Il cicaleccio, lo starnazzare neppure questo avvenimento ha risparmiato. Leggo sulla «Stampa» di oggi: «Sulla Scala si abbatte una bufera». Cosa è accaduto? Il tanto celebrato tenore ha preso male un acuto, il loggione ha impietosamente protestato con fischi e invettive, il Sovrintendente ha rabbiosamente replicato nei confronti dei contestatori, il regista ed il direttore d’orchestra si sono sentiti offesi. Malinconica conclusione!

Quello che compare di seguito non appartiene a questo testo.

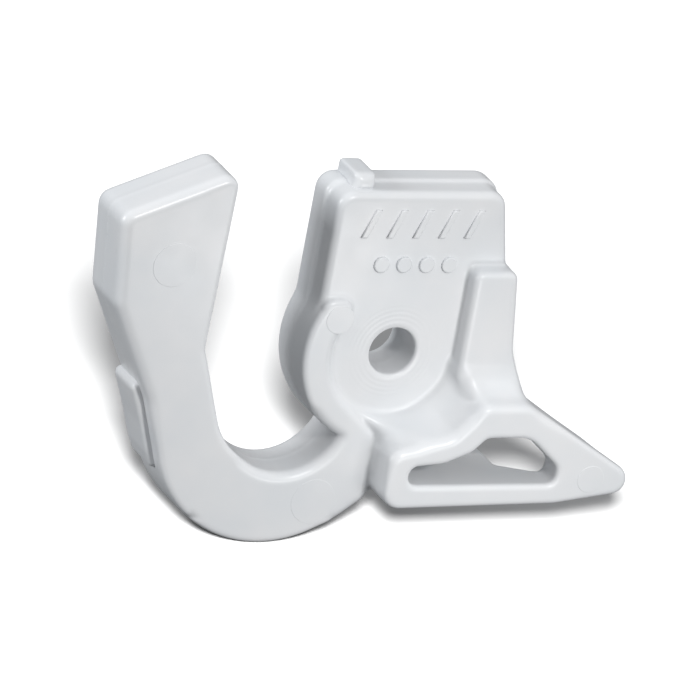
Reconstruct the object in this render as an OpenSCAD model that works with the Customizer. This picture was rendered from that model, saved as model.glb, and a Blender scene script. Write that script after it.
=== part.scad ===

Ancora una volta, in armonia con lo spirito del tempo, quella che ieri sarebbe stata una legittima comprensibile protesta sul piano artistico, si è tramutata in aggressività, volgarità, maleducazione. Un grande tenore può anche sbagliare, è un essere umano. Potrei forse fare una riflessione sull’uso intenso, «commerciale» che personaggi giunti all’apice della notorietà e del successo, insaziabili, fanno della propria immagine, e sull’altrettanto umana vicenda dell’inesorabile declino a cui tutti siamo soggetti. Potrei fare una riflessione sul conclamato regista, già grande, grandissimo in molte sue opere, che vuole Oggi ad ogni costo essere innovatore, maestro di maestri. Forse sbaglio, ma penso che un’opera d’arte debba sempre esprimere il momento e la sensibilità del suo creatore. Il tempo corre, ma l’oggi non cancella il ieri, rimane una linea di continuità, con la sua memoria, i suoi insegnamenti e anche i suoi ammonimenti. Possiamo immaginarci la «Divina Commedia» nel nostro attuale involgarito linguaggio, la possiamo immaginare senza l’arcana, misteriosa armonia della poesia di Dante, senza il fascino del dolce «Stil Novo»? E possiamo immaginare Dante e Virgilio, nel loro viaggio attraverso l’Inferno, il Paradiso, il Purgatorio, in «blue jeans» e scarpe Timberland? Io no.
La neve continua a cadere e intorno a me è tutto bianco. E penso ancora come possiamo, proprio noi, nel mondo in cui ci troviamo, e con le armi che possediamo, volerci erigere a giudici ed interpreti del passato. Noi che brancoliamo, che non sappiamo neppure come costruire il futuro.